In 1985, Reagan was back in Ottawa to talk about free trade. It came to be known as the Shamrock Summit as it concluded on St. Patrick's Day. And to honour their shared heritage, the President, the Prime Minister and their wives took to the stage to sing an Irish song.

The reception wasn't so warm two years later when Reagan addressed Parliament and talked about his Star Wars initiative to destroy missiles in space. 

In 1989 there was a new president- George Bush, the first one.

On to 1995 and Bill Clinton. With his trademark charm and warmth, it seemed that he ended up making everyone feel good. He continued in the tradition of U.S. presidents who spoke affectionately about Canada. At this point, it was Jean Chretien who was Prime Minister. 

Clinton was re-elected the next year. He was the first Democratic President since Franklin Roosevelt to win a second term.

And that takes us to President George W Bush. He was elected in 2000 and was scheduled to come to Canada to address a joint session of parliament in May 2003. But the trip was cancelled three weeks before it was supposed to happen.
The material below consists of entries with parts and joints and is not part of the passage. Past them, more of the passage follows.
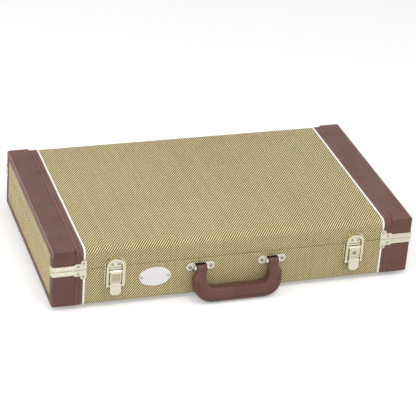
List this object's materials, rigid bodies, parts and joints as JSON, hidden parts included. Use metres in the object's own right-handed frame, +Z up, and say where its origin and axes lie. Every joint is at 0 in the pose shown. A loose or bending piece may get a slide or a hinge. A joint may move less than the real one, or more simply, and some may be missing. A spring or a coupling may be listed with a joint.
{
  "type": "guitar pedal case",
  "caption": "Flat wooden carrying case with a hinged lid, tweed covering, leatherette ends, draw latches, corner fittings and a swinging handle.",
  "frame": {"origin": "on the plane that the feet stand on, under the middle of the whole footprint from the handle's front to the hinges' backs, which is 10.5 mm in front of the body's own middle", "axes": "+X along the long side to the right, -Y to the front with the handle and latches, +Z up"},
  "size_m": [0.6034, 0.3795, 0.1092],
  "materials": {
    "plywood": "plain sanded plywood",
    "tweed": "coated diagonal twill, cream and dark brown",
    "brown_leatherette": "satin grained leatherette",
    "white_piping": "smooth welt",
    "pale_brass": "polished pale brass plate",
    "pale_nickel": "pale nickel plate",
    "brown_grip": "smooth moulded leatherette",
    "steel_core": "plain steel strap",
    "white_badge": "smooth white enamel, bare",
    "black_rubber": "matt rubber",
    "plush_lining": "short dark plush"
  },
  "bodies": {
    "root": {"base_front_board": "plywood", "base_back_board": "plywood", "base_end_boards": "plywood", "base_bottom_board": "plywood", "base_tweed_wrap": "tweed", "base_bottom_cover": "tweed", "base_tweed_ends": "tweed", "base_end_cap_left": "brown_leatherette", "base_end_cap_right": "brown_leatherette", "base_piping": "white_piping", "base_fitting_front_left": "pale_brass", "base_fitting_front_right": "pale_brass", "base_fitting_back_left": "pale_brass", "base_fitting_back_right": "pale_brass", "latch_left_base_plate": "pale_brass", "latch_right_base_plate": "pale_brass", "latch_lever_pins": "pale_brass", "handle_bracket_left": "pale_nickel", "handle_bracket_right": "pale_nickel", "handle_pins": "pale_nickel", "handle_screws": "pale_nickel", "hinge_base_leaves": "pale_brass", "hinge_pins": "pale_brass", "hinge_base_screws": "pale_brass", "badge_plate": "white_badge", "feet": "black_rubber", "base_alignment_lip": "plush_lining", "base_wall_lining": "plush_lining", "pedal_floor_pad": "plush_lining", "base_rivets": "pale_brass"},
    "lid": {"lid_front_board": "plywood", "lid_back_board": "plywood", "lid_end_boards": "plywood", "lid_top_board": "plywood", "lid_tweed_wrap": "tweed", "lid_tweed_ends": "tweed", "lid_end_cap_left": "brown_leatherette", "lid_end_cap_right": "brown_leatherette", "lid_piping": "white_piping", "lid_fitting_front_left": "pale_brass", "lid_fitting_front_right": "pale_brass", "lid_fitting_back_left": "pale_brass", "lid_fitting_back_right": "pale_brass", "latch_left_catch_plate": "pale_brass", "latch_right_catch_plate": "pale_brass", "hinge_lid_leaves": "pale_brass", "hinge_lid_screws": "pale_brass", "lid_wall_lining": "plush_lining", "lid_foam_pad": "plush_lining", "lid_rivets": "pale_brass"},
    "handle": {"handle_grip": "brown_grip", "handle_core": "steel_core"},
    "latch_left_lever_body": {"latch_left_lever": "pale_brass", "latch_left_hasp_pin": "pale_brass"},
    "latch_left_hasp_body": {"latch_left_hasp": "pale_brass"},
    "latch_right_lever_body": {"latch_right_lever": "pale_brass", "latch_right_hasp_pin": "pale_brass"},
    "latch_right_hasp_body": {"latch_right_hasp": "pale_brass"},
    "lock_plug_body": {"latch_lock_plug": "pale_brass"}
  },
  "joints": [
    {"name": "lid_hinge", "type": "hinge", "parent": "root", "child": "lid", "pos_m": [0, 0.1866, 0.073], "axis": [-1, 0, 0], "range_deg": [0, 100]},
    {"name": "handle_swing", "type": "hinge", "parent": "root", "child": "handle", "pos_m": [0, -0.1685, 0.0585], "axis": [-1, 0, 0], "range_deg": [0, 160]},
    {"name": "latch_left_lever_pivot", "type": "hinge", "parent": "root", "child": "latch_left_lever_body", "pos_m": [-0.2, -0.1666, 0.066], "axis": [-1, 0, 0], "range_deg": [0, 110]},
    {"name": "latch_left_hasp_pivot", "type": "hinge", "parent": "latch_left_lever_body", "child": "latch_left_hasp_body", "pos_m": [-0.2, -0.1666, 0.041], "axis": [-1, 0, 0], "range_deg": [-137.5, 0]},
    {"name": "latch_right_lever_pivot", "type": "hinge", "parent": "root", "child": "latch_right_lever_body", "pos_m": [0.2, -0.1666, 0.066], "axis": [-1, 0, 0], "range_deg": [0, 110]},
    {"name": "latch_right_hasp_pivot", "type": "hinge", "parent": "latch_right_lever_body", "child": "latch_right_hasp_body", "pos_m": [0.2, -0.1666, 0.041], "axis": [-1, 0, 0], "range_deg": [-137.5, 0]},
    {"name": "lock_turn", "type": "hinge", "parent": "latch_right_lever_body", "child": "lock_plug_body", "pos_m": [0.2, -0.1691, 0.0575], "axis": [0, -1, 0], "range_deg": [0, 90]}
  ],
  "couplings": [
    {"joint": "latch_left_hasp_pivot", "follows": "latch_left_lever_pivot", "ratio": -1.25},
    {"joint": "latch_right_hasp_pivot", "follows": "latch_right_lever_pivot", "ratio": -1.25}
  ]
}
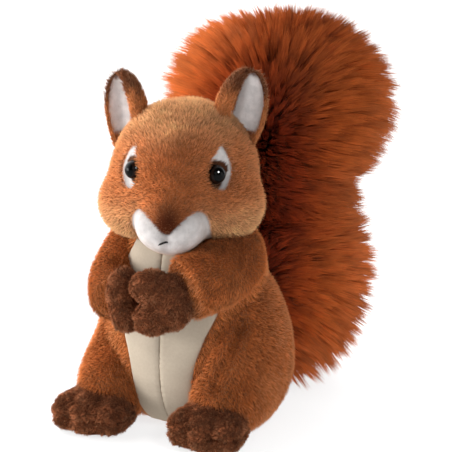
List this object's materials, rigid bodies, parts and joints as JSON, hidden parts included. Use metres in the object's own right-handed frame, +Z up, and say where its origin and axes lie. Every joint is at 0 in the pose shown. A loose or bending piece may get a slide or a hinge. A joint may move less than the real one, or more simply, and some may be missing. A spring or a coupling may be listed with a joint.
{
  "type": "plush squirrel toy",
  "caption": "Sitting stuffed plush squirrel with rust-brown fur, cream belly, dark paws and feet, white muzzle, bead eyes and a tall bushy tail of long pile.",
  "frame": {"origin": "on the floor at the middle of the torso's flat seat", "axes": "+Z up, -Y the way the body faces, +X to the animal's left; the head is turned 12 degrees to the left"},
  "size_m": [0.1341, 0.2199, 0.198],
  "materials": {
    "rust_plush": "short plush pile",
    "dark_plush": "short curly plush pile",
    "cream_velour": "smooth velour",
    "white_plush": "very short plush pile",
    "tail_pile": "long brushed pile",
    "bead_eye": "glossy",
    "mouth_thread": "embroidery thread"
  },
  "bodies": {
    "root": {"head": "rust_plush", "muzzle": "white_plush", "mouth_stitch": "mouth_thread", "eye_left": "bead_eye", "eye_right": "bead_eye", "eye_patch_left": "white_plush", "eye_patch_right": "white_plush", "ear_left": "rust_plush", "ear_right": "rust_plush", "ear_lining_left": "white_plush", "ear_lining_right": "white_plush", "torso": "rust_plush", "belly_left": "cream_velour", "belly_right": "cream_velour", "thigh_left": "rust_plush", "thigh_right": "rust_plush", "foot_left": "dark_plush", "foot_right": "dark_plush", "arm_left": "rust_plush", "arm_right": "rust_plush", "paw_left": "dark_plush", "paw_right": "dark_plush", "tail_lower": "tail_pile", "tail_middle": "tail_pile", "tail_tip": "tail_pile"}
  },
  "joints": []
}
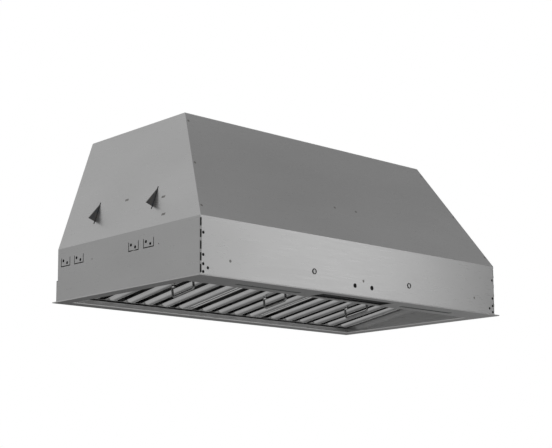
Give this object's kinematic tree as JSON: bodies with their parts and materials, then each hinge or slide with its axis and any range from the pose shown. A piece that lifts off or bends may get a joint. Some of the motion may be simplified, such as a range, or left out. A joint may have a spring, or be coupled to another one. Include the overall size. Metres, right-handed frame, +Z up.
{
  "type": "range hood insert",
  "caption": "Stainless liner insert for a cabinet hood, with sloped upper walls, baffle grease filters, a control strip, lamps, spring catches and a built-in blower.",
  "frame": {"origin": "middle of the rim's underside, on the plane that faces the cooktop", "axes": "+X to the hood's right seen from the front, +Y to the back, +Z up to the duct"},
  "size_m": [0.889, 0.492, 0.381],
  "materials": {
    "stainless": "directional brushed stainless, number four finish",
    "stainless_filter": "bright rolled stainless baffles",
    "galvanised": "zinc-coated sheet with a faint spangle",
    "spring_steel": "blued spring strip",
    "wire": "polished stainless wire",
    "fastener": "plain plated steel",
    "black_panel": "gloss black control strip",
    "button_black": "satin black moulded caps",
    "board": "green switch board",
    "lens": "frosted lens",
    "light_board": "white light strip",
    "motor_paint": "black baked paint"
  },
  "bodies": {
    "casing": {"front_panel": "stainless", "left_side_panel": "stainless", "right_side_panel": "stainless", "back_panel": "stainless", "roof_panel": "stainless", "rear_rail": "stainless", "rim_frame": "stainless", "left_liner": "stainless", "right_liner": "stainless", "rear_liner": "stainless", "front_liner": "stainless", "filter_springs": "spring_steel", "control_panel": "black_panel", "control_board": "board", "control_cover": "galvanised", "left_lamp_lens": "lens", "right_lamp_lens": "lens", "light_strips": "light_board", "left_lamp_housing": "galvanised", "right_lamp_housing": "galvanised", "catch_brackets": "galvanised", "catch_pins": "fastener", "catch_springs": "spring_steel", "duct_collar": "galvanised", "damper_rod": "fastener", "blower_scroll": "galvanised", "left_cheek": "galvanised", "right_cheek": "galvanised", "motor_body": "motor_paint", "motor_bracket": "galvanised", "discharge_box": "galvanised", "wiring_box": "galvanised", "wiring_cover": "galvanised", "front_rivets": "fastener", "case_screws": "fastener"},
    "left_filter": {"left_filter_frame": "stainless_filter", "left_lower_baffles": "stainless_filter", "left_upper_baffles": "stainless_filter"},
    "centre_filter": {"centre_filter_frame": "stainless_filter", "centre_lower_baffles": "stainless_filter", "centre_upper_baffles": "stainless_filter"},
    "right_filter": {"right_filter_frame": "stainless_filter", "right_lower_baffles": "stainless_filter", "right_upper_baffles": "stainless_filter"},
    "left_handle": {"left_bail": "wire"},
    "centre_handle": {"centre_bail": "wire"},
    "right_handle": {"right_bail": "wire"},
    "rotor": {"blower_wheel": "galvanised", "motor_shaft": "fastener"},
    "front_flap": {"front_damper_flap": "galvanised"},
    "rear_flap": {"rear_damper_flap": "galvanised"},
    "left_front_catch": {"catch_left_front": "spring_steel"},
    "left_rear_catch": {"catch_left_rear": "spring_steel"},
    "right_front_catch": {"catch_right_front": "spring_steel"},
    "right_rear_catch": {"catch_right_rear": "spring_steel"},
    "push_button_1": {"button_1": "button_black"},
    "push_button_2": {"button_2": "button_black"},
    "push_button_3": {"button_3": "button_black"},
    "push_button_4": {"button_4": "button_black"}
  },
  "joints": [
    {"name": "left_filter_drop", "type": "hinge", "parent": "casing", "child": "left_filter", "pos_m": [0, 0.216, 0.01317], "axis": [1, 0, 0], "range_deg": [0, 50]},
    {"name": "centre_filter_drop", "type": "hinge", "parent": "casing", "child": "centre_filter", "pos_m": [0, 0.216, 0.01317], "axis": [1, 0, 0], "range_deg": [0, 50]},
    {"name": "right_filter_drop", "type": "hinge", "parent": "casing", "child": "right_filter", "pos_m": [0, 0.216, 0.01317], "axis": [1, 0, 0], "range_deg": [0, 50]},
    {"name": "left_handle_swing", "type": "hinge", "parent": "left_filter", "child": "left_handle", "pos_m": [-0.27299, 0.02108, 0.03536], "axis": [0, 0.9879, -0.1551], "range_deg": [-75, 75]},
    {"name": "centre_handle_swing", "type": "hinge", "parent": "centre_filter", "child": "centre_handle", "pos_m": [-0.0138, 0.02108, 0.03536], "axis": [0, 0.9879, -0.1551], "range_deg": [-75, 75]},
    {"name": "right_handle_swing", "type": "hinge", "parent": "right_filter", "child": "right_handle", "pos_m": [0.24539, 0.02108, 0.03536], "axis": [0, 0.9879, -0.1551], "range_deg": [-75, 75]},
    {"name": "wheel_spin", "type": "hinge", "parent": "casing", "child": "rotor", "pos_m": [0, 0.027, 0.215], "axis": [1, 0, 0], "continuous": true},
    {"name": "front_flap_lift", "type": "hinge", "parent": "casing", "child": "front_flap", "pos_m": [0, 0.105, 0.366], "axis": [-1, 0, 0], "range_deg": [0, 75]},
    {"name": "rear_flap_lift", "type": "hinge", "parent": "casing", "child": "rear_flap", "pos_m": [0, 0.105, 0.366], "axis": [1, 0, 0], "range_deg": [0, 75]},
    {"name": "left_front_catch_press", "type": "hinge", "parent": "casing", "child": "left_front_catch", "pos_m": [-0.40174, -0.0686, 0.19823], "axis": [0, -1, 0], "range_deg": [0, 20.5], "stiffness_Nm_per_rad": 0.5, "springref_deg": -20.05},
    {"name": "left_rear_catch_press", "type": "hinge", "parent": "casing", "child": "left_rear_catch", "pos_m": [-0.40174, 0.1277, 0.19823], "axis": [0, -1, 0], "range_deg": [0, 20.5], "stiffness_Nm_per_rad": 0.5, "springref_deg": -20.05},
    {"name": "right_front_catch_press", "type": "hinge", "parent": "casing", "child": "right_front_catch", "pos_m": [0.40174, -0.0686, 0.19823], "axis": [0, 1, 0], "range_deg": [0, 20.5], "stiffness_Nm_per_rad": 0.5, "springref_deg": -20.05},
    {"name": "right_rear_catch_press", "type": "hinge", "parent": "casing", "child": "right_rear_catch", "pos_m": [0.40174, 0.1277, 0.19823], "axis": [0, 1, 0], "range_deg": [0, 20.5], "stiffness_Nm_per_rad": 0.5, "springref_deg": -20.05},
    {"name": "button_1_press", "type": "slide", "parent": "casing", "child": "push_button_1", "axis": [0, 0, 1], "range_m": [0, 0.0012], "stiffness_N_per_m": 300, "springref_m": -0.002},
    {"name": "button_2_press", "type": "slide", "parent": "casing", "child": "push_button_2", "axis": [0, 0, 1], "range_m": [0, 0.0012], "stiffness_N_per_m": 300, "springref_m": -0.002},
    {"name": "button_3_press", "type": "slide", "parent": "casing", "child": "push_button_3", "axis": [0, 0, 1], "range_m": [0, 0.0012], "stiffness_N_per_m": 300, "springref_m": -0.002},
    {"name": "button_4_press", "type": "slide", "parent": "casing", "child": "push_button_4", "axis": [0, 0, 1], "range_m": [0, 0.0012], "stiffness_N_per_m": 300, "springref_m": -0.002}
  ]
}
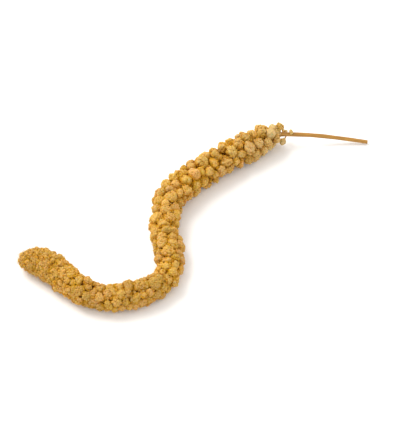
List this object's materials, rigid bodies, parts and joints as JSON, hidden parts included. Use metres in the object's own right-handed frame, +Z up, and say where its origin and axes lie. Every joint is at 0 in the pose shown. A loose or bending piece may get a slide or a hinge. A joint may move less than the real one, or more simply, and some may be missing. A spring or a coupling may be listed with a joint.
{
  "type": "foxtail millet head",
  "caption": "Dried foxtail millet head lying on its side: a long bent golden spike of rounded grain clusters, on a length of cut straw stalk.",
  "frame": {"origin": "on the surface that the head lies on, under the middle of its bounding box", "axes": "+Z up from the surface, +X along the longest extent towards the stalk's cut end, +Y across towards the neck's side"},
  "size_m": [0.2255, 0.1486, 0.021],
  "materials": {
    "dried_millet": "matt dry husks of golden-brown grain",
    "straw": "satin dry straw"
  },
  "bodies": {
    "root": {"seed_head": "dried_millet", "stem": "straw"}
  },
  "joints": []
}
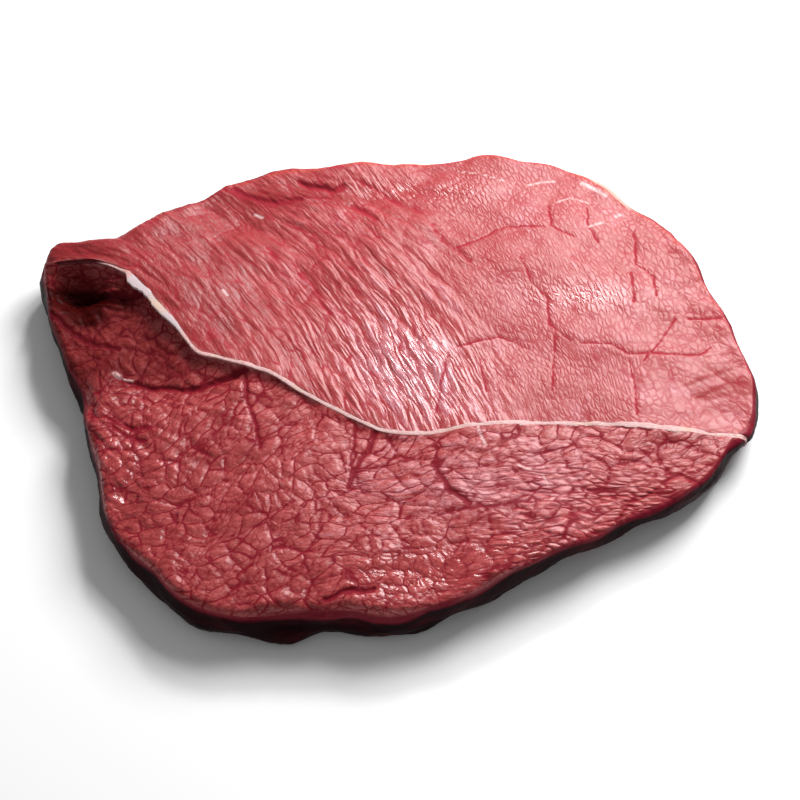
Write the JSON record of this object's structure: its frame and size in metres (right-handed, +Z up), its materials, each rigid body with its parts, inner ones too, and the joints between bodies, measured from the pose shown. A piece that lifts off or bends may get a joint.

There was speculation that Bush had cancelled because Canada refused to join the "coalition of the willing," the group of nations that participated in the invasion of Iraq in 2003.

Relations between Prime Minister Jean Chrétien and the U.S. president were tense, but the prime minister denied that President Bush had cancelled his trip because Canada refused to join the war coalition.

Finally, four years into his presidency, George Bush made his first official visit to Canada. Hopes were high that the trip would ease tensions.

Bush was conciliatory, but also dropped a bombshell on Prime Minister Paul Martin.

Canada repeatedly refused to participate in Bush's plans for a ballistic missile defence system, an issue that further strained relations between the countries. In March 2005, U.S. Secretary of State Condoleezza Rice postponed her visit to Ottawa amid reports of U.S. displeasure with Canada's decision not to back the missile shield program.

But by 2009, there was a new Prime Minister, Stephen Harper, and a new president, Barack Obama. Obama made Canada his first international visit.